● **Set exercise**:
Pull out all lines from the listing below in which the word "part" appears.

● **Data extract**:

"""

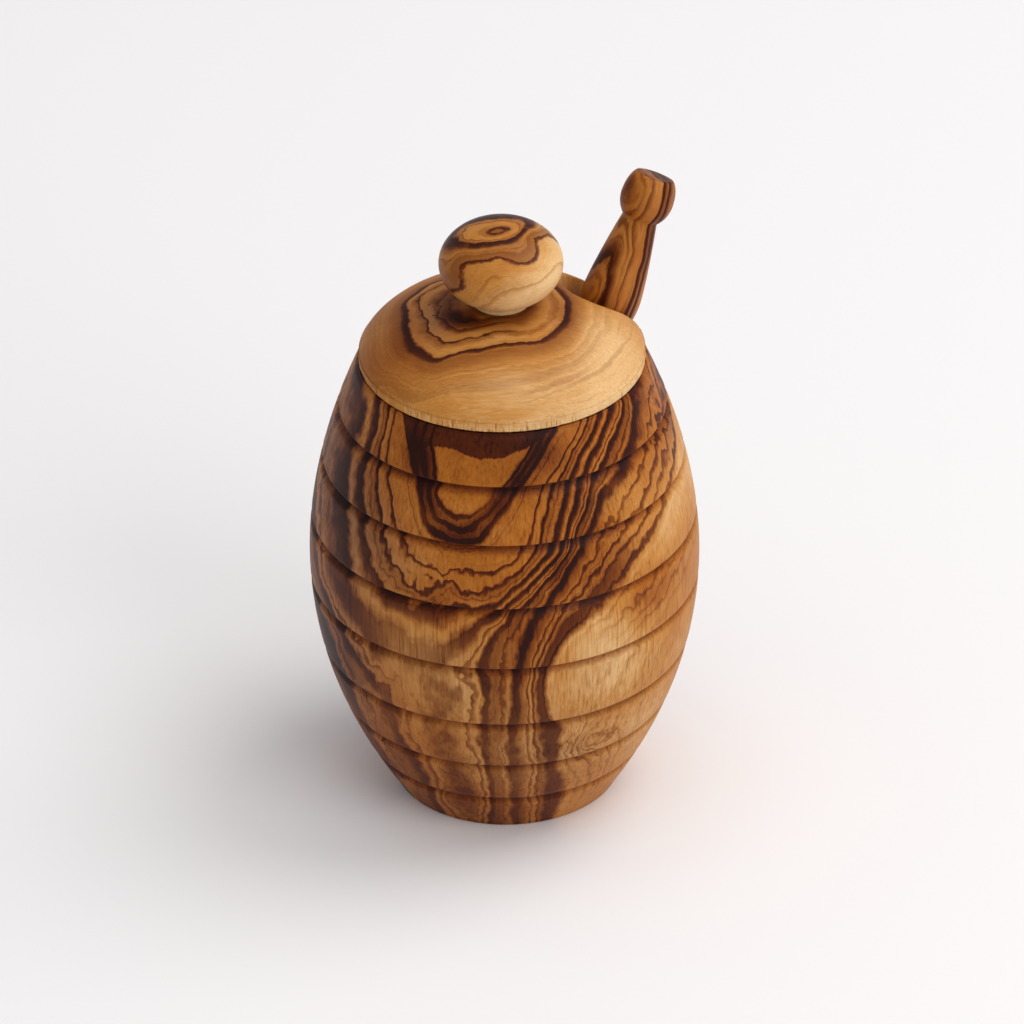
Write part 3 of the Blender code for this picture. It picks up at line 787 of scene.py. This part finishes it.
# the knob's growth rings, as (right, up) from its middle in the photographed view
knobRings = (
    (0.0, ((-0.6, 6.6),)),
    (1.2, ((-2.7, 6.2), (-0.6, 7.0), (1.9, 6.9), (-0.2, 5.9))),
    (3.0, ((-6.9, 5.4), (-3.5, 5.1), (0.7, 5.4), (3.6, 6.9), (2.3, 8.0), (-1.8, 8.0), (-5.6, 7.0))),
    (5.5, ((-11.2, 4.3), (-8.5, 4.0), (-5.2, 3.5), (-0.2, 4.2), (4.0, 5.7), (6.5, 7.7), (5.3, 9.4),
           (1.5, 9.7), (-3.5, 9.5), (-7.7, 8.4), (-10.4, 6.2))),
    (8.0, ((-12.3, 2.0), (-8.5, 2.3), (-4.3, 2.2), (-0.2, 2.7), (4.0, 3.5))),
    (11.0, ((-8.1, -5.5), (-8.7, -2.2), (-7.3, 0.2), (-4.8, 0.2), (-1.0, 1.0), (1.9, 0.2),
            (5.3, -0.7), (7.8, 1.2), (7.5, 3.5), (6.6, 5.2), (9.9, 6.2), (12.2, 4.1))),
    (14.0, ((-4.3, -5.5), (-0.2, -3.0), (4.0, -3.0), (9.0, -1.3), (10.7, 2.6))),
    (18.0, ((-0.2, -8.9), (6.5, -6.4), (12.0, -2.2))),
    (9.0, ((-11.7, -3.0),)),
)

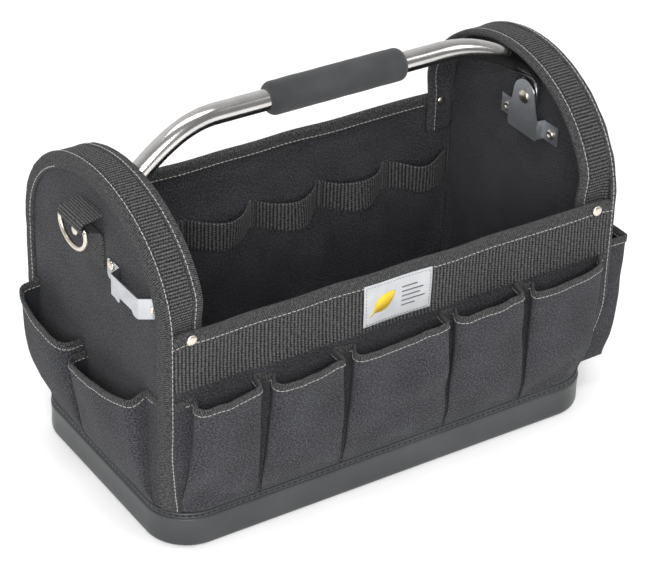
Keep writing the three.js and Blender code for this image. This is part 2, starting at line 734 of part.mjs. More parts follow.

"""

● **The completed task**:
Write part 3 of the Blender code for this picture. It picks up at line 787 of scene.py. This part finishes it.
Keep writing the three.js and Blender code for this image. This is part 2, starting at line 734 of part.mjs. More parts follow.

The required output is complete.